*PROBLEM*. Would you restate all the data that follows, word for word?

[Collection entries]
◆ ◆ ◆ ◆ ◆ ◆ ◆
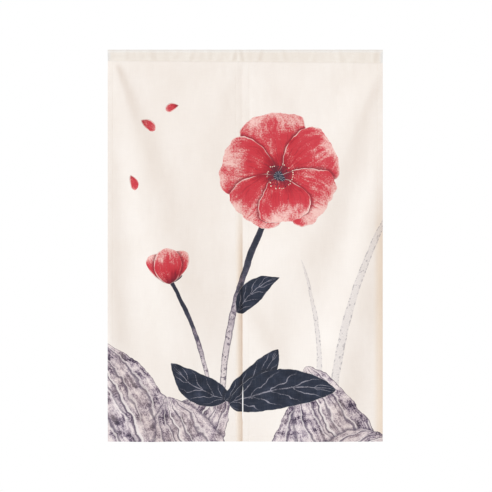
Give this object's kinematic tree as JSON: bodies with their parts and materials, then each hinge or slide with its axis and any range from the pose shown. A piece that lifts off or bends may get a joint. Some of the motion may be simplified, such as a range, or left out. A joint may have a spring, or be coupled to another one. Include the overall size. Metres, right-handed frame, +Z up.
{
  "type": "door curtain",
  "caption": "Half-length partition curtain of cloth panels side by side, sewn together at the top, parted below, and hung by a rod sleeve along the top edge.",
  "frame": {"origin": "middle of the top edge, on top of the rod sleeve", "axes": "+Z up, +X to the right as the front is seen, and the front of the cloth faces -Y"},
  "size_m": [0.8422, 0.0229, 1.2003],
  "materials": {
    "panel_cloth": "matte woven cotton and linen blend with a printed front",
    "sleeve_cloth": "matte woven cotton and linen blend, plain"
  },
  "bodies": {
    "root": {"rod_sleeve": "sleeve_cloth", "left_panel": "panel_cloth", "right_panel": "panel_cloth"}
  },
  "joints": []
}
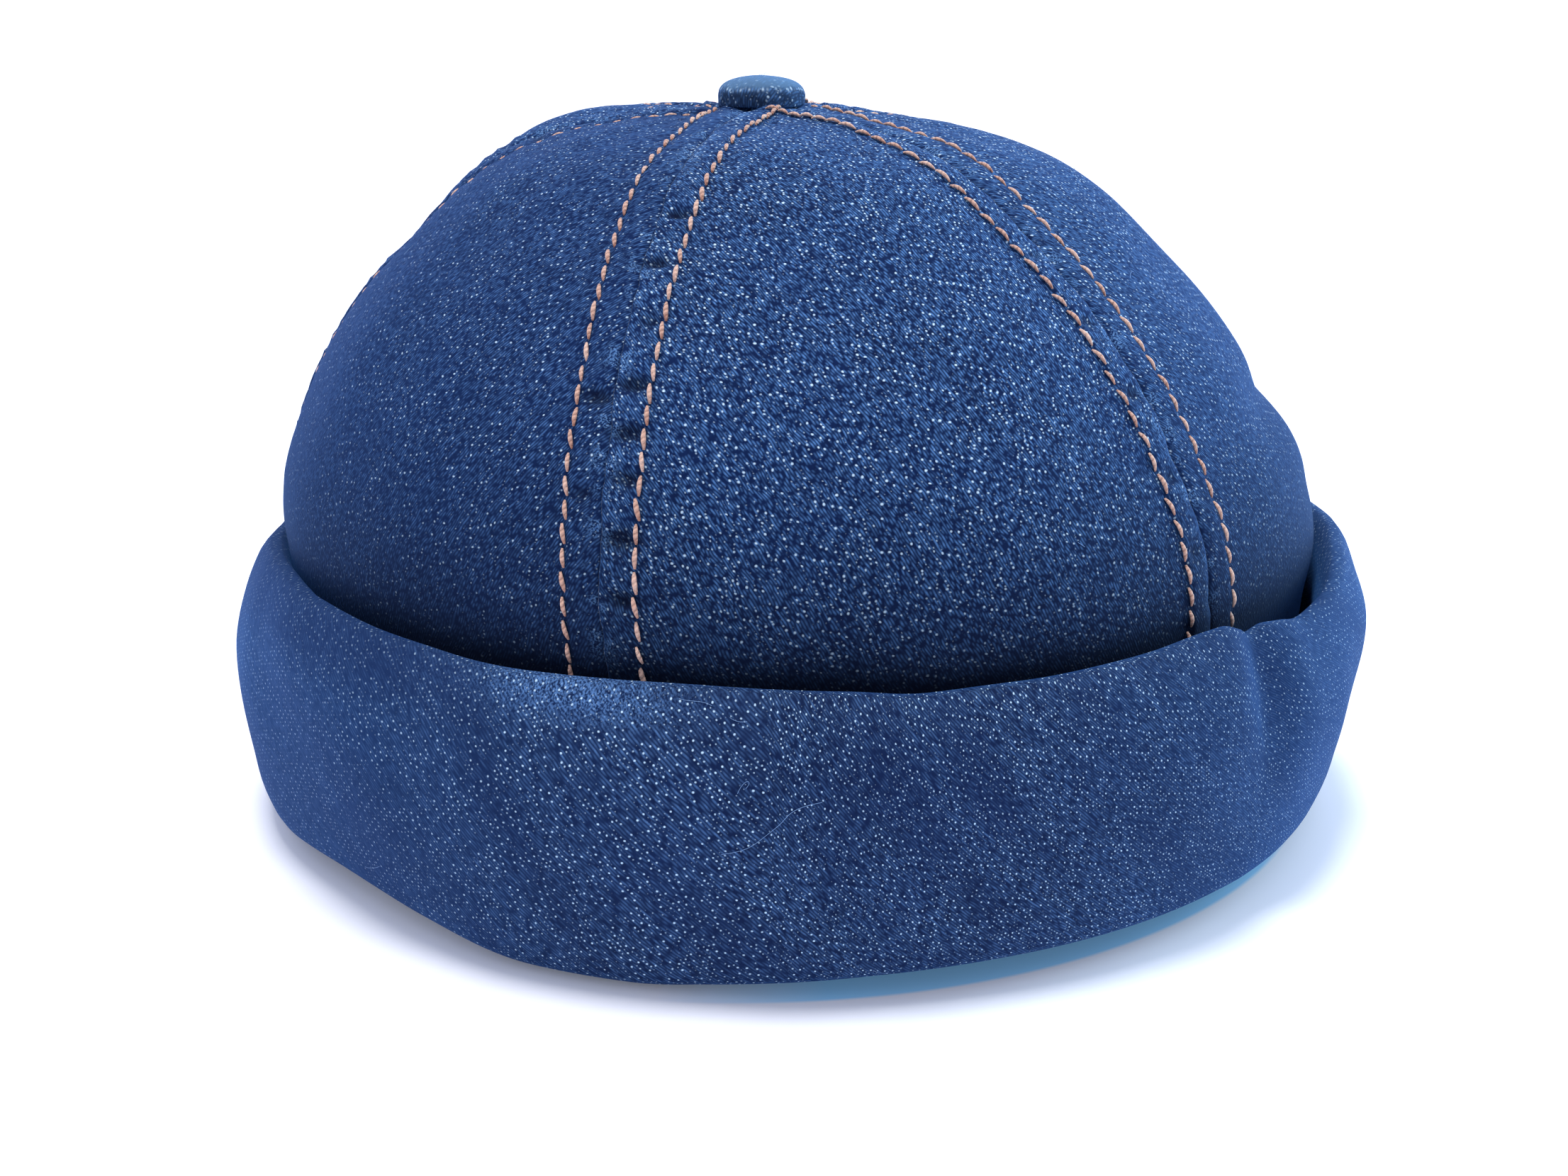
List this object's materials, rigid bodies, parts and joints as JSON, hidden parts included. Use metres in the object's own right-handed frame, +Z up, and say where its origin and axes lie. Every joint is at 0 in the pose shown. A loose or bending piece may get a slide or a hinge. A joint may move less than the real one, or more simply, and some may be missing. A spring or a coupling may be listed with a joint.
{
  "type": "docker hat",
  "caption": "Brimless round denim docker hat with a gored crown, a wide turned-up soft cuff and a covered top button.",
  "frame": {"origin": "middle of the hat's footprint, on the table it rests on", "axes": "+Z up through the crown, -Y towards the viewer's side with the two topstitched seams, +X to the viewer's right"},
  "size_m": [0.2078, 0.208, 0.1301],
  "materials": {
    "denim_crown": "dark indigo washed twill with pale weft flecks and copper topstitching",
    "denim_cuff": "dark indigo washed twill with larger pale weft flecks",
    "denim_button": "indigo twill pulled over a button, worn paler on its rim"
  },
  "bodies": {
    "root": {"crown_panel_1": "denim_crown", "crown_panel_2": "denim_crown", "crown_panel_3": "denim_crown", "crown_panel_4": "denim_crown", "crown_panel_5": "denim_crown", "crown_panel_6": "denim_crown", "cuff": "denim_cuff", "button": "denim_button"}
  },
  "joints": []
}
◆ ◆ ◆ ◆ ◆ ◆ ◆
*COMPLETE OUTPUT*.
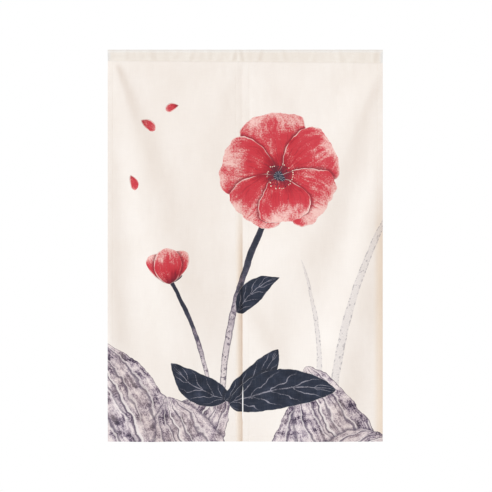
Give this object's kinematic tree as JSON: bodies with their parts and materials, then each hinge or slide with its axis and any range from the pose shown. A piece that lifts off or bends may get a joint. Some of the motion may be simplified, such as a range, or left out. A joint may have a spring, or be coupled to another one. Include the overall size. Metres, right-handed frame, +Z up.
{
  "type": "door curtain",
  "caption": "Half-length partition curtain of cloth panels side by side, sewn together at the top, parted below, and hung by a rod sleeve along the top edge.",
  "frame": {"origin": "middle of the top edge, on top of the rod sleeve", "axes": "+Z up, +X to the right as the front is seen, and the front of the cloth faces -Y"},
  "size_m": [0.8422, 0.0229, 1.2003],
  "materials": {
    "panel_cloth": "matte woven cotton and linen blend with a printed front",
    "sleeve_cloth": "matte woven cotton and linen blend, plain"
  },
  "bodies": {
    "root": {"rod_sleeve": "sleeve_cloth", "left_panel": "panel_cloth", "right_panel": "panel_cloth"}
  },
  "joints": []
}
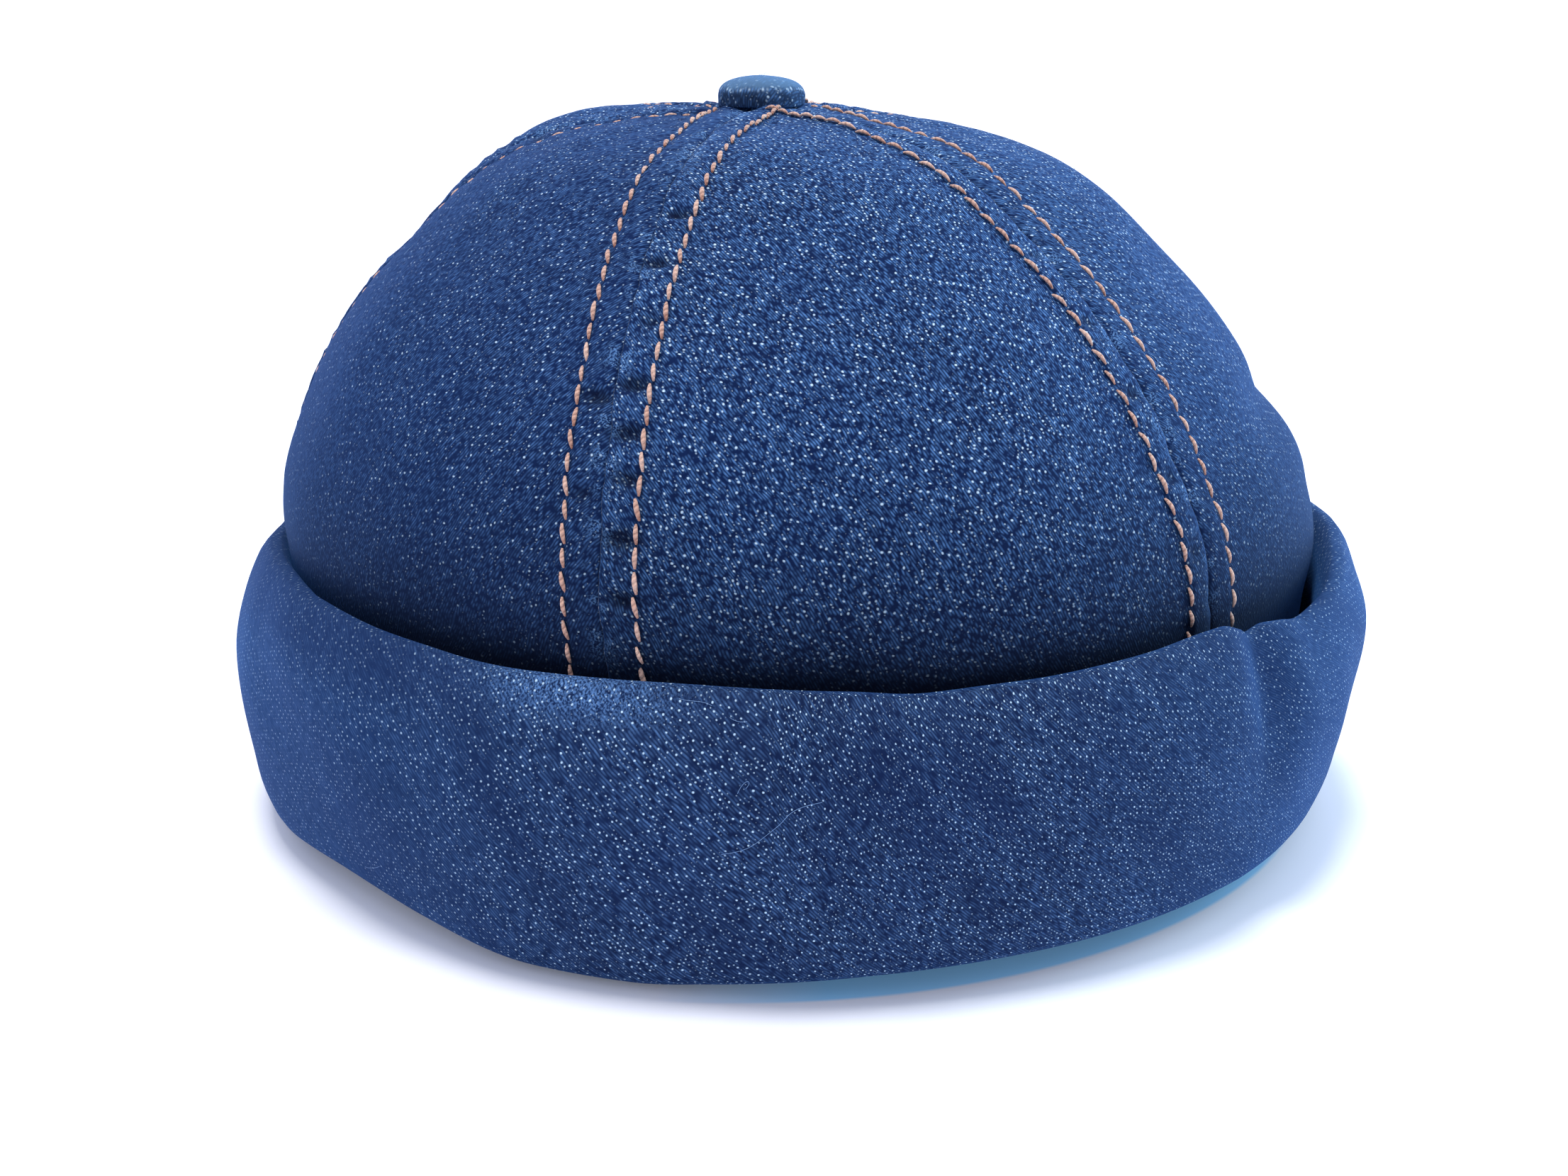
List this object's materials, rigid bodies, parts and joints as JSON, hidden parts included. Use metres in the object's own right-handed frame, +Z up, and say where its origin and axes lie. Every joint is at 0 in the pose shown. A loose or bending piece may get a slide or a hinge. A joint may move less than the real one, or more simply, and some may be missing. A spring or a coupling may be listed with a joint.
{
  "type": "docker hat",
  "caption": "Brimless round denim docker hat with a gored crown, a wide turned-up soft cuff and a covered top button.",
  "frame": {"origin": "middle of the hat's footprint, on the table it rests on", "axes": "+Z up through the crown, -Y towards the viewer's side with the two topstitched seams, +X to the viewer's right"},
  "size_m": [0.2078, 0.208, 0.1301],
  "materials": {
    "denim_crown": "dark indigo washed twill with pale weft flecks and copper topstitching",
    "denim_cuff": "dark indigo washed twill with larger pale weft flecks",
    "denim_button": "indigo twill pulled over a button, worn paler on its rim"
  },
  "bodies": {
    "root": {"crown_panel_1": "denim_crown", "crown_panel_2": "denim_crown", "crown_panel_3": "denim_crown", "crown_panel_4": "denim_crown", "crown_panel_5": "denim_crown", "crown_panel_6": "denim_crown", "cuff": "denim_cuff", "button": "denim_button"}
  },
  "joints": []
}